▶ GIVEN INFORMATION:
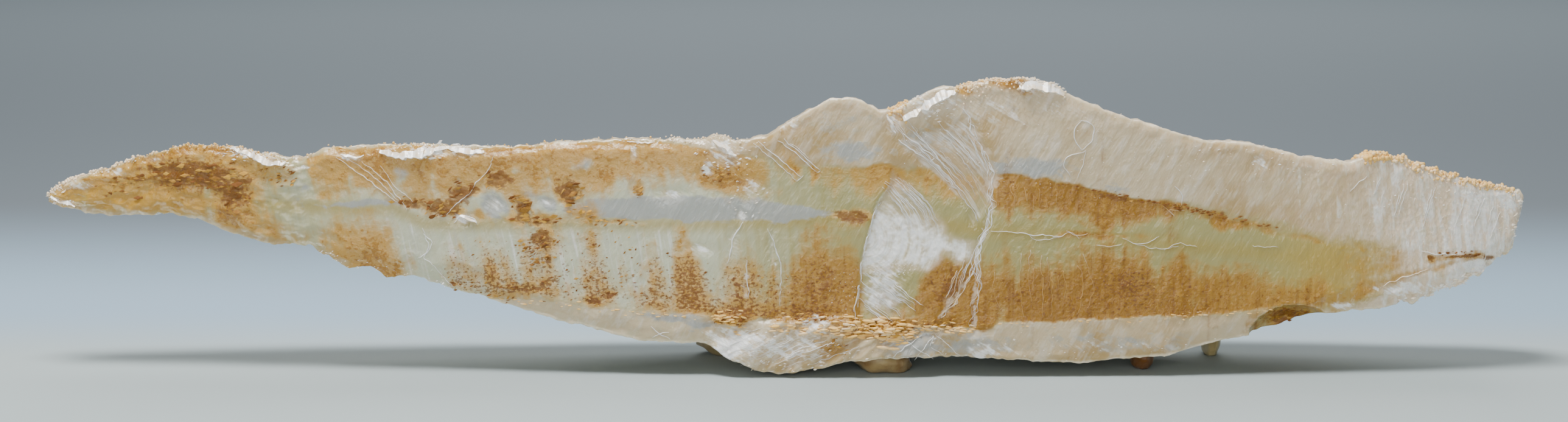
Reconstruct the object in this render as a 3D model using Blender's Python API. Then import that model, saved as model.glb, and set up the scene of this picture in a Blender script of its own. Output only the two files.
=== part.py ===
"""Selenite crystal blade: one natural gypsum crystal, standing on the knobs of its long lower edge.

The front (-Y) is a flat cleavage face with a shallow scar where a flake has come away. The back (+Y) keeps
its bevelled growth faces. The -X end is a thin point and the +X end is a snapped butt.
Units are metres, +Z is up, and the origin is the middle of the ground under the blade.
"""

import bmesh
import bpy
import numpy as np
from mathutils import Matrix, Vector, noise

MM = 0.001

# Driving dimensions. The outlines below are drawn in millimetres for a blade of DRAWN_LENGTH.
LENGTH = 381 * MM
THICKNESS = 42 * MM
DRAWN_LENGTH = 381.0
UNIT = LENGTH / DRAWN_LENGTH
FRONT_Y = -THICKNESS / 2

# The blade's outline seen from the front: (x, z) along the upper edge and along the lower edge.
UPPER_EDGE = (
    (-190.5, 45.4), (-186.5, 48.5), (-175.0, 52.5), (-166.0, 55.5), (-153.0, 59.0), (-137.0, 58.0),
    (-134.0, 56.5), (-123.5, 55.5), (-118.0, 58.0), (-102.5, 59.5), (-69.5, 59.0), (-42.0, 61.0),
    (-20.5, 61.0), (-18.0, 62.0), (-12.5, 60.5), (-4.5, 62.0), (3.5, 67.0), (11.5, 71.5), (17.5, 72.0),
    (24.5, 68.5), (28.0, 68.5), (37.5, 74.0), (42.5, 75.0), (43.5, 74.0), (51.5, 76.0), (62.5, 76.5),
    (68.5, 75.0), (71.0, 73.0), (83.0, 68.0), (105.5, 61.0), (119.0, 60.0), (132.0, 56.5), (144.0, 55.0),
    (151.0, 57.5), (162.0, 54.0), (177.5, 49.0), (188.0, 47.0), (190.5, 45.6),
)
LOWER_EDGE = (
    (-190.5, 43.4), (-188.0, 42.4), (-180.0, 41.0), (-168.0, 40.0), (-158.0, 41.0), (-149.5, 39.5),
    (-144.0, 36.5), (-133.0, 33.5), (-121.5, 33.0), (-112.5, 27.5), (-106.0, 27.5), (-102.0, 25.0),
    (-95.5, 25.5), (-84.0, 22.0), (-72.0, 18.5), (-58.5, 14.5), (-36.0, 9.0), (-20.0, 8.5), (-14.0, 5.0),
    (-7.5, 2.0), (-1.0, 1.0), (9.5, 2.0), (15.5, 3.0), (32.0, 3.5), (45.0, 5.0), (69.5, 4.0), (76.0, 3.5),
    (89.5, 5.0), (98.5, 5.5), (108.5, 8.5), (118.5, 10.5), (128.5, 12.0), (138.5, 16.0), (151.5, 17.0),
    (161.5, 18.5), (172.5, 22.5), (182.0, 27.0), (186.0, 31.5), (188.5, 36.0), (189.5, 41.0), (190.5, 42.8),
)
# The greatest thickness at points along the length: (x, thickness).
THICKNESS_ALONG = (
    (-190.5, 3.5), (-180.0, 11.0), (-150.0, 19.0), (-110.0, 27.0), (-60.0, 35.0), (-10.0, 41.0),
    (30.0, 42.0), (100.0, 42.0), (140.0, 36.0), (175.0, 27.0), (187.0, 20.0), (190.5, 15.0),
)
# The long growth faces of the back run between even lines, which the broken edges above and below cut short.
GROWN_UPPER = ((-190.5, 50.0), (-150.0, 58.0), (-40.0, 63.0), (35.0, 75.0), (65.0, 75.0), (190.5, 49.0))
GROWN_LOWER = ((-190.5, 43.0), (-120.0, 30.0), (-15.0, 3.0), (85.0, 3.0), (150.0, 16.0), (190.5, 32.0))
# The same faces as (share of the height, share of the thickness), bottom to top.
BACK_PROFILE = ((0.0, 0.74), (0.09, 0.93), (0.20, 1.0), (0.40, 1.0), (0.60, 0.82), (0.80, 0.55), (1.0, 0.30))
FRONT_SHARES = (0.0, 0.05, 0.13, 0.26, 0.40, 0.54, 0.68, 0.80, 0.90, 0.96, 1.0)
DEEPEST_SHARE = 0.24  # no dent in the front takes more than this share of the thickness
EDGE_CROWN = 0.8  # how far the narrow upper and lower faces bulge past the corners
STATION_STEP = 4.2  # sections along the blade, with one at each corner of the outlines too
CLOSEST_STATIONS = 1.2
GROWTH_RELIEF = 0.7  # unevenness of the growth faces, in streaks along the blade
KNOB_RELIEF = 0.14  # the same on the knobs, as a share of their size

# Chamfers of the cleavage face at the upper and the lower edge: (x, depth, width).
UPPER_CHAMFER = ((-190.5, 1.0, 2.0), (-120.0, 2.2, 3.5), (-20.0, 2.2, 3.5), (5.0, 0.7, 1.5), (190.5, 1.2, 2.5))
LOWER_CHAMFER = ((-190.5, 1.0, 2.5), (-60.0, 2.0, 7.0), (-14.0, 0.5, 5.0), (60.0, 0.5, 4.0), (190.5, 2.0, 6.0))
SCAR_CENTRE, SCAR_RADII, SCAR_DEPTH = (33.0, 32.0), (19.0, 27.0), 1.6
SCOOP_CENTRE, SCOOP_RADII, SCOOP_DEPTH = (130.5, 9.5), (11.5, 9.0), 9.0
LIP_CENTRE, LIP_RADII, LIP_RISE = (9.0, 4.0), (30.0, 12.0), 2.5

# Knobs under the lower edge that the blade stands on: (x, depth behind the front, z), radii.
KNOBS = (
    ((24.5, 9.5, 3.5), (7.8, 6.8, 4.8)),
    ((91.5, 17.5, 4.3), (4.4, 5.6, 5.3)),
    ((110.5, 31.5, 7.0), (4.9, 8.0, 8.3)),
    ((-12.0, 31.0, 6.6), (12.0, 8.5, 8.3)),
)
GROUND_CUT = 20.0  # how far below the ground the cutter reaches


def clear_scene():
    for item in list(bpy.data.objects):
        bpy.data.objects.remove(item)


def collection(name):
    made = bpy.data.collections.new(name)
    bpy.context.scene.collection.children.link(made)
    return made


def move_to(item, target):
    for holder in list(item.users_collection):
        holder.objects.unlink(item)
    target.objects.link(item)


def along(table, x, column=1):
    """The table's value at x, on straight runs between its rows."""
    rows = np.array(table)
    return float(np.interp(x, rows[:, 0], rows[:, column]))


def bump(x, z, centre, radii):
    """1 at the centre of an ellipse, falling smoothly to 0 at its rim."""
    reach = ((x - centre[0]) / radii[0]) ** 2 + ((z - centre[1]) / radii[1]) ** 2
    return max(0.0, 1.0 - reach) ** 0.5


def front_depth(x, z):
    """How far the front lies behind the cleavage plane: chamfers, the scar, the scoop and the lip."""
    depth = 0.0
    for table, gap in ((UPPER_CHAMFER, along(UPPER_EDGE, x) - z), (LOWER_CHAMFER, z - along(LOWER_EDGE, x))):
        most, width = along(table, x, 1), along(table, x, 2)
        depth += most * max(0.0, 1.0 - gap / width)
    depth += SCAR_DEPTH * bump(x, z, SCAR_CENTRE, SCAR_RADII)
    depth += SCOOP_DEPTH * bump(x, z, SCOOP_CENTRE, SCOOP_RADII)
    return depth - LIP_RISE * bump(x, z, LIP_CENTRE, LIP_RADII)


def back_points(x, low, high):
    """(height, share of the thickness) down the back at x, kept between the broken edges low and high."""
    grown_low, grown_high = along(GROWN_LOWER, x), along(GROWN_UPPER, x)
    shares, fullness = np.array(BACK_PROFILE).T
    room = np.linspace(0.0, 0.3 * (high - low), len(shares))
    heights = np.clip(grown_low + shares * (grown_high - grown_low), low + room, high - room[::-1])
    heights[0], heights[-1] = low, high
    return list(zip(heights, np.interp((heights - grown_low) / (grown_high - grown_low), shares, fullness)))


def section(x):
    """The closed ring of points round the blade at x: up the front, over the top, down the back, under."""
    low, high = along(LOWER_EDGE, x), along(UPPER_EDGE, x)
    thick = along(THICKNESS_ALONG, x)
    front = (FRONT_Y / UNIT) + (THICKNESS / UNIT - thick) * 0.35
    ring = []
    for share in FRONT_SHARES:
        z = low + share * (high - low)
        ring.append((front + min(front_depth(x, z), DEEPEST_SHARE * thick), z))
    for z, fullness in reversed(back_points(x, low, high)):
        rough = GROWTH_RELIEF * noise.noise(Vector((x / 30, z / 6, 3.0))) * min(1.0, thick / 20)
        ring.append((front + thick * fullness + rough, z))
    crown = min(EDGE_CROWN, 0.2 * (high - low))
    top_y = (ring[len(FRONT_SHARES) - 1][0] + ring[len(FRONT_SHARES)][0]) / 2
    ring.insert(len(FRONT_SHARES), (top_y, high + 0.3 * crown))
    ring.append(((ring[0][0] + ring[-1][0]) / 2, low - 0.3 * crown))
    return [Vector((x, y, z)) * UNIT for y, z in ring]


def stations():
    """Where the sections stand along the blade: evenly, and at each corner of the two outlines."""
    ends = UPPER_EDGE[0][0], UPPER_EDGE[-1][0]
    even = np.arange(ends[0], ends[1], STATION_STEP)
    corners = [x for x, _ in UPPER_EDGE + LOWER_EDGE]
    kept = [ends[0]]
    for x in sorted({*even, *corners}):
        if x - kept[-1] >= CLOSEST_STATIONS and ends[1] - x >= CLOSEST_STATIONS:
            kept.append(float(x))
    return kept + [ends[1]]


def make_blade(target):
    """The crystal itself: a loft through unlike sections, closed by a fan at both ends."""
    shape = bmesh.new()
    rings = [[shape.verts.new(point) for point in section(x)] for x in stations()]
    count = len(rings[0])
    for near, far in zip(rings, rings[1:]):
        for i in range(count):
            j = (i + 1) % count
            shape.faces.new((near[i], near[j], far[j], far[i]))
    for ring in (rings[0], rings[-1]):
        middle = shape.verts.new(sum((corner.co for corner in ring), Vector()) / count)
        for i in range(count):
            shape.faces.new((ring[i], ring[(i + 1) % count], middle))
    bmesh.ops.triangulate(shape, faces=shape.faces[:])
    bmesh.ops.recalc_face_normals(shape, faces=shape.faces[:])
    mesh = bpy.data.meshes.new("selenite_blade")
    shape.to_mesh(mesh)
    shape.free()
    blade = bpy.data.objects.new("selenite_blade", mesh)
    target.objects.link(blade)
    return blade


def make_knob(number, centre, radii, helpers):
    """A small crystal lump under the lower edge, reaching just below the ground until it is cut flat."""
    bpy.ops.mesh.primitive_ico_sphere_add(subdivisions=2, radius=1.0)
    knob = bpy.context.object
    knob.name = f"knob_{number}"
    middle = Vector((centre[0] * UNIT, FRONT_Y + centre[1] * UNIT, centre[2] * UNIT))
    for corner in knob.data.vertices:
        corner.co *= 1 + KNOB_RELIEF * noise.noise(1.6 * corner.co + Vector((0, 0, number)))
    knob.data.transform(Matrix.LocRotScale(middle, None, Vector(radii) * UNIT))
    move_to(knob, helpers)
    hide(knob)
    return knob


def make_ground(helpers):
    """A block under the ground, which cuts the knobs flat where the blade rests."""
    bpy.ops.mesh.primitive_cube_add(size=1.0)
    ground = bpy.context.object
    ground.name = "ground_cutter"
    deep = GROUND_CUT * UNIT
    size = Vector((1.2 * LENGTH, 2 * THICKNESS, deep))
    ground.data.transform(Matrix.LocRotScale(Vector((0, 0, -deep / 2)), None, size))
    move_to(ground, helpers)
    hide(ground)
    return ground


def hide(helper):
    helper.hide_render = True
    helper.display_type = "WIRE"


def add_boolean(blade, helper, operation):
    modifier = blade.modifiers.new(f"{operation.lower()}_{helper.name}", "BOOLEAN")
    modifier.operation = operation
    modifier.solver = "EXACT"
    modifier.object = helper


def selenite():
    """Milky gypsum: pale, fairly smooth, and partly see-through."""
    material = bpy.data.materials.new("selenite")
    material.use_nodes = True
    shader = material.node_tree.nodes["Principled BSDF"]
    shader.inputs["Base Color"].default_value = (0.66, 0.58, 0.46, 1.0)
    shader.inputs["Roughness"].default_value = 0.3
    shader.inputs["Metallic"].default_value = 0.0
    shader.inputs["IOR"].default_value = 1.52
    shader.inputs["Transmission Weight"].default_value = 0.4
    return material


def main():
    clear_scene()
    parts, helpers = collection("selenite crystal blade"), collection("cutters")
    blade = make_blade(parts)
    for number, (centre, radii) in enumerate(KNOBS, 1):
        add_boolean(blade, make_knob(number, centre, radii, helpers), "UNION")
    add_boolean(blade, make_ground(helpers), "DIFFERENCE")
    blade.data.materials.append(selenite())
    blade.data.shade_smooth()
    blade.data.set_sharp_from_angle(angle=np.radians(30))


main()
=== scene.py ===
"""Looks of the selenite crystal blade: its fine surface, what is sealed in it, what sits on it, and the
stage.

Shapes are worked out in millimetres and put into meshes in metres. X runs along the blade, Z is up, and the
cleaved front face looks towards -Y. A spot on the front face is given as (x, z).
"""

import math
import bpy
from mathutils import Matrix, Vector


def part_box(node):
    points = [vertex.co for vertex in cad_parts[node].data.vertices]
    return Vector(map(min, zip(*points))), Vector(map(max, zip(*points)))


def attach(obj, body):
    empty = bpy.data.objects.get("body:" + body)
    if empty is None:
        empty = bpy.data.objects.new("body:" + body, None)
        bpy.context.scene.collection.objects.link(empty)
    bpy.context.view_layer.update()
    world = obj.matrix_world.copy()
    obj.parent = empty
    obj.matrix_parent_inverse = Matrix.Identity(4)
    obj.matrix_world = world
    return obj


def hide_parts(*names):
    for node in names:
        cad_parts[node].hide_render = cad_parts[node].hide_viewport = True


bl_info = {
    "name": "Selenite crystal blade",
    "version": (1, 0, 0),
    "blender": (4, 5, 0),
    "location": "3D View > Sidebar > Selenite",
    "description": "Makes a selenite crystal blade's fine surface, sealed clay, cracks and stage",
    "category": "Object",
}

import bpy
import numpy as np
from bpy.props import FloatProperty, FloatVectorProperty, IntProperty, PointerProperty
from bpy.types import Operator, Panel, PropertyGroup
from mathutils import Vector

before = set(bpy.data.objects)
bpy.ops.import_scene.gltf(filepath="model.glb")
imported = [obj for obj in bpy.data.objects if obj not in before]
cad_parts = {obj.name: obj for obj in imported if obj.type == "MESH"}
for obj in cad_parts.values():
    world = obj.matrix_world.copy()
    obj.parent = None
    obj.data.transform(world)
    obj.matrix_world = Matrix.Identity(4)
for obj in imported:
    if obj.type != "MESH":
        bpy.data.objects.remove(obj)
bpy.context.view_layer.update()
LOW, HIGH = (np.array(corner) * 1000 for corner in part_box("selenite_blade"))

MM = 0.001
LENGTH = HIGH[0] - LOW[0]
THICKNESS = 42.0
FRONT_Y = -THICKNESS / 2
BODY = "root"
NODE = "selenite_blade"

# --------------------------------------------------------------------------------------------------
# The outline and the relief, in mm
# --------------------------------------------------------------------------------------------------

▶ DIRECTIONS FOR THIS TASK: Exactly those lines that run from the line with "blade = make_blade(parts)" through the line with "before = set(bpy.data.objects)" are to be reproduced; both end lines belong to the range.

▶ EXERCISE ANSWER:
    blade = make_blade(parts)
    for number, (centre, radii) in enumerate(KNOBS, 1):
        add_boolean(blade, make_knob(number, centre, radii, helpers), "UNION")
    add_boolean(blade, make_ground(helpers), "DIFFERENCE")
    blade.data.materials.append(selenite())
    blade.data.shade_smooth()
    blade.data.set_sharp_from_angle(angle=np.radians(30))


main()
=== scene.py ===
"""Looks of the selenite crystal blade: its fine surface, what is sealed in it, what sits on it, and the
stage.

Shapes are worked out in millimetres and put into meshes in metres. X runs along the blade, Z is up, and the
cleaved front face looks towards -Y. A spot on the front face is given as (x, z).
"""

import math
import bpy
from mathutils import Matrix, Vector


def part_box(node):
    points = [vertex.co for vertex in cad_parts[node].data.vertices]
    return Vector(map(min, zip(*points))), Vector(map(max, zip(*points)))


def attach(obj, body):
    empty = bpy.data.objects.get("body:" + body)
    if empty is None:
        empty = bpy.data.objects.new("body:" + body, None)
        bpy.context.scene.collection.objects.link(empty)
    bpy.context.view_layer.update()
    world = obj.matrix_world.copy()
    obj.parent = empty
    obj.matrix_parent_inverse = Matrix.Identity(4)
    obj.matrix_world = world
    return obj


def hide_parts(*names):
    for node in names:
        cad_parts[node].hide_render = cad_parts[node].hide_viewport = True


bl_info = {
    "name": "Selenite crystal blade",
    "version": (1, 0, 0),
    "blender": (4, 5, 0),
    "location": "3D View > Sidebar > Selenite",
    "description": "Makes a selenite crystal blade's fine surface, sealed clay, cracks and stage",
    "category": "Object",
}

import bpy
import numpy as np
from bpy.props import FloatProperty, FloatVectorProperty, IntProperty, PointerProperty
from bpy.types import Operator, Panel, PropertyGroup
from mathutils import Vector

before = set(bpy.data.objects)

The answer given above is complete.